Kudrin’s interest in the diamond concession hasn’t been the largest of his interests — Russian diamonds, after all, are worth little more than $3 billion a year, a minuscule fraction of the state’s finances which Kudrin is duty bound to supervise each day. Even if Alrosa is valued at $12 billion, the maximum its chief executive, Fyodor Andreyev has recently publicized, the company is small beer to the Russian treasury. If the amount of trouble with Yakutia is measured against the value of the company, the rub to reward ratio may be relatively high – and that’s been another reason Kudrin has wanted to escape from responsibility. He has been uncomfortable negotiating with the presidents of the Sakha republic – Mikhail Nikolaev was tough, Vyacheslav Shtirov even tougher. Better to say, subservience to his superiors is Kudrin’s strong suit, not toughness with his peers. President Dmitry Medvedev has accordingly granted him his exit wish, albeit not for nothing in return [1].
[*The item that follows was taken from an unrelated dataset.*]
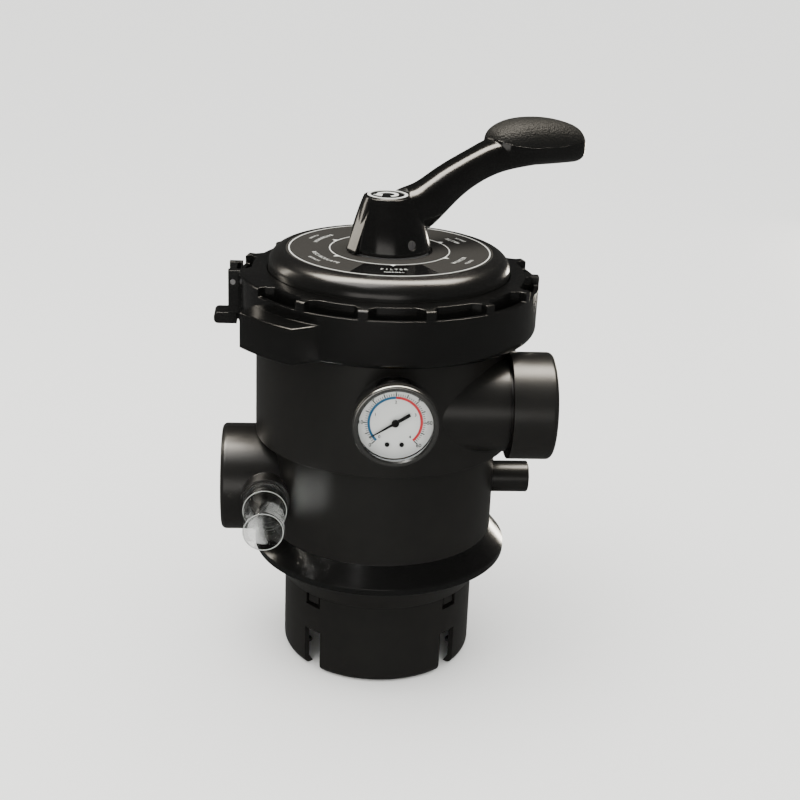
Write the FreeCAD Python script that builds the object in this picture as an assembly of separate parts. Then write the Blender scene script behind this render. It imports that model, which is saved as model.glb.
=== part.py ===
import FreeCAD, Part
import math
import os

os.makedirs("parts", exist_ok=True)
V = FreeCAD.Vector

# Top-mount multiport valve of a sand filter, in millimetres.
# +Z is the valve's axis. Z = 0 is the flange's seating face on the tank neck.
# -Y faces the user (pressure gauge), +X is the pump port, -X the waste port, +Y the return port.

# ------------------------------------------------------------------ clearances
RUNNING = 0.05        # shaft in its bore, on the radius
SLIP = 0.3            # parts that only pass each other
SEAT = 0.1            # faces that nearly touch

# ------------------------------------------------------------------ body shell
upper_radius = 75.2
lower_radius = upper_radius - 8.7
shell_wall = 4.5
lower_height = 57.9
upper_height = 84.8

flange_radius = lower_radius + 8.8
flange_rim = 3.6
flange_slope = 10.7
seat_land = 6.5
tank_seal_section = 1.4
throat_radius = lower_radius - 8.0
throat_drop = 17.5

step_z = flange_rim + flange_slope + lower_height
body_rim_z = step_z + upper_height
lower_bore = lower_radius - shell_wall
upper_bore = upper_radius - shell_wall

# ------------------------------------------------------------------ port deck and chambers
deck_z = step_z - 12.2
deck_thickness = 6.0
floor_z = 14.0
floor_thickness = 4.0
web_thickness = 3.6
web_angles = (60, 120, 158, 300)
window_inner = 31.0
window_outer = lower_bore - 6.0
deck_windows = ((30, 23), (90, 23), (139, 15), (210, 23), (270, 23), (330, 23))
deck_top = deck_z + deck_thickness

# ------------------------------------------------------------------ ports
pump_radius = 30.1
side_radius = 31.6
port_bore = 19.5
socket_radius = 24.2
socket_depth = 27.0
port_edge = 3.0
pump_z = step_z + 31.8
pump_offset = 44.0
pump_reach = upper_radius + 15.8
pump_socket_depth = 23.0
pump_pipe_radius = 26.0
pump_collar_length = 24.6
pump_groove = 1.4
waste_z = 40.0
waste_reach = lower_radius + 28.5
return_reach = waste_reach

drain_z = 41.5
drain_radius = 9.4
drain_reach = lower_radius + 21.9
drain_bore = 4.9
drain_head = 6.7
drain_sink = 4.6

# ------------------------------------------------------------------ centre pipe socket
pipe_socket_radius = 25.15
pipe_socket_wall = 5.5
pipe_socket_depth = 66.0
pipe_tube_end = 62.0
pipe_way_radius = 21.0
pipe_seal_section = 1.6

# ------------------------------------------------------------------ neck that enters the tank
neck_radius = throat_radius - 1.5
neck_wall = 3.5
neck_drop = 68.0
neck_edge = 5.0
spigot_length = 17.0
spigot_wall = 3.2
clip_angles = (45, 135, 225, 315)
clip_width = 11.0
clip_height = 8.5
window_width = 12.3
window_height = 26.0
spoke_thickness = 3.0
spoke_height = 8.0

# ------------------------------------------------------------------ lid
lid_edge_radius = upper_radius - 6.4
lid_shoulder = 9.5
lid_top_z = body_rim_z + 24.0
lid_flange_radius = upper_radius - 1.2
lid_flange_thickness = 7.2
lid_wall = 5.0
plug_depth = 10.0
label_radius = lid_edge_radius - 10.0
label_thickness = 0.5
tower_radius = 18.5
tower_depth = 18.0

# ------------------------------------------------------------------ lock ring
ring_radius = upper_radius + 10.5
ring_plate = 5.0
ring_bore = lid_edge_radius + 0.5
ring_bottom_z = body_rim_z - 19.5
ring_round = 4.0
ring_skirt_bore = upper_radius + 3.1
pocket_count = 15
pocket_inner = upper_radius + 2.4
pocket_outer = ring_radius - 2.7
pocket_span = 20.4
pocket_depth = 14.0
pocket_chamfer = 3.5
lip_drop = 5.1
bayonet_count = 6
bayonet_arc = 22.0
bayonet_height = 5.2
lug_reach = ring_radius + 12.8
lug_low_z = ring_bottom_z + 1.5
lug_high_z = ring_bottom_z + 21.1
lug_angles = (-135.0, 45.0)
lug_half_span = 11.7
lug_root_span = 18.5

# ------------------------------------------------------------------ ring latch
latch_width = 14.0
latch_solid_angle = 198.0
latch_thickness = 4.0
latch_low_z = ring_bottom_z - 0.2
latch_high_z = ring_bottom_z + 31.9
tongue_reach = ring_radius + 13.3
tongue_height = 6.5
latch_pin_radius = 1.5
latch_pin_z = ring_bottom_z + 25.5
tooth_width = 11.0
tooth_low_z = ring_bottom_z + 2.1
tooth_high_z = ring_bottom_z + 7.7
tooth_depth = 2.0
ear_width = 4.0
ring_travel = 24.0

# ------------------------------------------------------------------ rotor, stem and spring
rotor_radius = lower_bore - 2.0
rotor_disc = 7.0
gasket_thickness = 2.0
stem_radius = 12.25
tower_foot_radius = 30.0
tower_head_radius = 26.5
tower_top_z = lid_top_z - 63.0
rotor_ribs = 8
dome_height = 19.0
head_half_length = 9.0
head_half_width = 7.5
head_top_z = lid_top_z + 17.0
stem_shoulder_z = lid_top_z - 4.6
spring_radius = 21.0
spring_wire = 1.9
spring_turns = 5
washer_thickness = 1.6
o_ring_section = 1.3
bush_wall = 2.0

# ------------------------------------------------------------------ handle
handle_turn = 30.0            # resting direction of the lever about the valve's axis
pin_radius = 2.6
pin_z = lid_top_z + 7.0
hub_low_z = lid_top_z + 0.8
hub_top_z = lid_top_z + 31.0
# Hub levels: height over the lid, radius, and how far its centre leans back from the lever.
hub_levels = (
    (0.8, 23.3, 0.0),
    (2.6, 23.3, 0.0),
    (9.0, 21.9, 0.4),
    (16.0, 19.7, 1.0),
    (23.0, 16.9, 1.8),
    (29.4, 14.1, 2.5),
    (31.0, 13.3, 2.6),
)
hub_foot_radius = hub_levels[0][1]
hub_lean = hub_levels[-1][2]
cap_radius = 12.2
cap_thickness = 1.6
thrust_thickness = 2.1
# Lever stations: distance from the axis, underside and top height over the lid, half width.
lever_stations = (
    (2.0, 9.0, 30.0, 9.0),
    (16.0, 8.0, 35.8, 10.6),
    (30.0, 15.0, 42.3, 10.3),
    (44.0, 26.0, 48.7, 9.7),
    (58.0, 33.7, 54.2, 9.8),
    (70.0, 38.0, 58.0, 11.4),
    (84.0, 40.4, 59.0, 13.5),
    (96.0, 41.4, 58.5, 14.5),
    (110.0, 41.8, 56.5, 13.0),
    (122.0, 42.5, 54.0, 8.0),
)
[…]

What then to make of Kudrin’s parting performance as Alrosa chairman when his board and government shareholders, having convened an extraordinary general meeting, made the following decision, posted on the company website as having been reached last Wednesday, April 6:

“The shareholders decided to approve a deal implying interest, such as procurement of additional-issue shares in OAO Severalmaz by ALROSA Ltd. on the following terms and conditions:
1)Type, category and form of acquired shares in OAO Severalmaz: ordinary, registered, non-documented shares;
2)The nominal value of one share in OAO Severalmaz of the additional issue: 1 (One) ruble;
3)The number of the additional-issue shares in OAO Severalmaz purchased by ALROSA Ltd.: up to 17,100,000,000 (Seventeen billion one hundred million) pieces;
4)Acquisition method of the additional shares in OAO Severalmaz by ALROSA Ltd.: use of a preferential right to buy additional-issue shares;
5)The cost of the additional shares in OAO Severalmaz: up to 17,100,000,000 (Seventeen billion one hundred million) rubles (at the price of 1 ruble per share).
The payment method for the additional shares in OAO Severalmaz is by money, in Russian Rubles.”
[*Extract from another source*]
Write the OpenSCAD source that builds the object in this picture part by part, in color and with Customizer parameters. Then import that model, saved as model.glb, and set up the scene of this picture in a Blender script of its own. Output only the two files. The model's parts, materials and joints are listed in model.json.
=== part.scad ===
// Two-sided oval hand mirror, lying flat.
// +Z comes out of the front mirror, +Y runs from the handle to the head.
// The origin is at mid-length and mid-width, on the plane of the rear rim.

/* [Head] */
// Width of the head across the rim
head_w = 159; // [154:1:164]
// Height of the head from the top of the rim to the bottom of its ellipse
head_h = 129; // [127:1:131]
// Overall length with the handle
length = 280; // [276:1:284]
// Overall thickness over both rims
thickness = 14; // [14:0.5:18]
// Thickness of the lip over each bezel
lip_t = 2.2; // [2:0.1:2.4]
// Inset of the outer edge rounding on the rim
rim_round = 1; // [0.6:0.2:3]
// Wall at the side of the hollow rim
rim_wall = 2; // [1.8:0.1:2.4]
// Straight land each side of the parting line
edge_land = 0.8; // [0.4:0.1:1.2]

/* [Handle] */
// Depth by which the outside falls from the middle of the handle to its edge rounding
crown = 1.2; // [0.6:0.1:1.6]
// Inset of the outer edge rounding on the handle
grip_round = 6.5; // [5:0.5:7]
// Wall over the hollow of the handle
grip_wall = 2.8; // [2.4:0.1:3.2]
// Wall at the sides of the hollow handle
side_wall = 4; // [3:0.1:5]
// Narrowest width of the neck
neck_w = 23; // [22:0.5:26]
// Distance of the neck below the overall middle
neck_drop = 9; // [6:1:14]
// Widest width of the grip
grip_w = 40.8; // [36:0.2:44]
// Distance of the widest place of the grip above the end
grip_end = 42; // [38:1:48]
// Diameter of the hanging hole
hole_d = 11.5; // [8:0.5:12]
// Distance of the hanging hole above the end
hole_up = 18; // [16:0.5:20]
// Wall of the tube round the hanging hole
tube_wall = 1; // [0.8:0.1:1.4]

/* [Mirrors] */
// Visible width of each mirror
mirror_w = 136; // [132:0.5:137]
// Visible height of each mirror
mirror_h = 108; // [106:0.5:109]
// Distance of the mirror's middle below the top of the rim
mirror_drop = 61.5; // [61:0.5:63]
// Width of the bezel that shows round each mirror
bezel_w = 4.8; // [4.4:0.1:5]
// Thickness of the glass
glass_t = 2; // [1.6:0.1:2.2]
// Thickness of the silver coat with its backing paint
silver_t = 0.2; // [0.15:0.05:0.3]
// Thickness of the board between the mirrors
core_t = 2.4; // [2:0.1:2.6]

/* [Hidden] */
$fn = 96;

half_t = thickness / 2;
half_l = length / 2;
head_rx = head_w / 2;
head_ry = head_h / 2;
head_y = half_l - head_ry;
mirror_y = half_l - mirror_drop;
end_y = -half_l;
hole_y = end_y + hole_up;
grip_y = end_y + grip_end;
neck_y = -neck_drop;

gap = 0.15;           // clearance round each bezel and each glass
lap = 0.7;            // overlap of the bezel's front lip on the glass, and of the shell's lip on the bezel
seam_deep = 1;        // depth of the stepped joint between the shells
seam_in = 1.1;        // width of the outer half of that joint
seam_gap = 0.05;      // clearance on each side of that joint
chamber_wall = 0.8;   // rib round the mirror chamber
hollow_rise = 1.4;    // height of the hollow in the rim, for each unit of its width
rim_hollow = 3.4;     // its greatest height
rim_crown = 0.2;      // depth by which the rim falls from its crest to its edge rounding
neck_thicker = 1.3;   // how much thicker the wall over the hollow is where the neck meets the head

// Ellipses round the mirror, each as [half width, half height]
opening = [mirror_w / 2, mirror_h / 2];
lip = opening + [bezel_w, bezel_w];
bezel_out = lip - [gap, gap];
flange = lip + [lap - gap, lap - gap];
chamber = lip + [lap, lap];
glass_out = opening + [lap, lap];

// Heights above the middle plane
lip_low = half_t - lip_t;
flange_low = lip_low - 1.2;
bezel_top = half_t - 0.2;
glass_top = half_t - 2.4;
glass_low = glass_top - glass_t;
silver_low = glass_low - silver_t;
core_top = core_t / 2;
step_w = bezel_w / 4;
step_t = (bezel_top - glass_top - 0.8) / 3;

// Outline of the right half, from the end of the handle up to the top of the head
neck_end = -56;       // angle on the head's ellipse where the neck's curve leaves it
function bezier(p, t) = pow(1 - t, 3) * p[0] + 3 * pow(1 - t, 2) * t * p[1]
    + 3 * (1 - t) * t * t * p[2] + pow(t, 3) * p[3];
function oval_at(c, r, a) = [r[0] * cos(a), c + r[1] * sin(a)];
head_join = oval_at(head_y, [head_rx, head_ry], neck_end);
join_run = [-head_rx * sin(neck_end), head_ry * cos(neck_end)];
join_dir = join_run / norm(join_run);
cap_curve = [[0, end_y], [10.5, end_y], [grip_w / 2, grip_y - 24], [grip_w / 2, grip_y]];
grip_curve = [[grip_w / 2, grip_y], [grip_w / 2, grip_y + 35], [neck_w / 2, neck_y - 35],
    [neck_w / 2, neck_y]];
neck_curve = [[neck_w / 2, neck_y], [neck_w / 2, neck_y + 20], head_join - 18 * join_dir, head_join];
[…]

Severalmaz (“Northern Diamond”) was privatized in the 1992 and its shares sold off in a fashion that made those involved moderately rich for that time. Then De Beers bought control of the company for about $25 million, only to abandon the property and the prospect of mining Severalmaz’s principal asset, the Lomonosov diamond field in Arkhangelsk region. De Beers sold to Alrosa because it had calculated that the forecast profitability of the proposed mine wasn’t great enough to compensate for the diamond value it planned to extract, the difficult mining conditions, the uncertain licensing, and other problems that aren’t publishable in a place young children might see.

Severalmaz says on the company website that its current share issue amounts to 389,457,070 shares, with a par value of one rouble, making the equivalent in value of $14 million. Alrosa owns a trifle more than 95%; a class reported as “nominal shareholders” holds 4.4%; while another class of “minority shareholders” holds the remainder of about 0.6%.

What Kudrin and the Alrosa shareholders have decided is to issue almost 44 new shares of Severalmaz for each old one on issue, and to pay cash of Rb17.1 billion, or $611 million. This is a big sum — for a company with net income in 2010 of Rb8.8 billion ($293 million), the Severalmaz share issue looks like costing Alrosa double last year’s profit.

Last October, when Alrosa issued a 10-year $1 billion Eurobond, it omitted to mention that it planned to pay $611 million for new shares of Severalmaz. Severalmaz, in fact, was scarcely mentioned at all, and did not rate among Alrosa’s declared new mine priorities. In the last audited financial report Alrosa has issued – for the 9-month period of 2010 – there is no reference to Severalmaz at all.

But wait — perhaps the wording of the announcement has been misread. Perhaps this sentence – “the payment method for the additional shares in OAO Severalmaz is by money, in Russian Rubles” – doesn’t mean that Alrosa intends to buy the shares at all. What if Alrosa has decided to issue the new shares, but then sell them, or at least half of them, to someone else?

Far be it from the affairs of a state company, whose loan and bond debt is held by international institutions and whose shares will be offered sometime soon to public shareholders, to be so clear that a $611 million outlay should be explained. When Andreyev was asked by telephone for the explanation of this transaction, his spokesman, Andrei Polyakov, refused to answer. So he was sent this email – is the sale of Severalmaz shares part of the proposed deal between Alrosa and Rio Tinto, for the latter to take over operating responsibility for building the Lomonosov mine?

It is an open secret that Rio Tinto has been negotiating with Alrosa for a mining deal at Lomonosov. In December, Alrosa arranged for a media leak to report the terms it was offering: Rio Tinto was to receive a stake of 50% less one share in Severalmaz in exchange for $250 million cash down, plus the investment obligation of $135 million to bring output of the mine to 2 million carats per annum by the year 2015 [2].

Rio Tinto hasn’t denied the negotiations, but hasn’t agreed on the terms either. At least not yet, and not publicly.

If the two sides have advanced further than they were four months ago, then Alrosa’s shareholders have just done what the Lomonosov term sheet presumably requires – prepare for the sale of 50% less one share in Severalmaz for a price of $313 million (counting the old shares on issue as well as the new ones). That may be the down-payment required of Rio Tinto – in which case the international miner has agreed to pay more than the price published in December. Or else, it represents the cash payment and the investment requirement; in which case, the deal will cost Rio Tinto roughly $72 million less.

Since the seller in this deal has announced the mystery $611 million, and refuses officially to explain it, Andreyev’s spokesman was asked whether the issue of new Severalmaz shares is part of the Rio Tinto-Alrosa transaction, and to confirm this by not responding. He has not responded.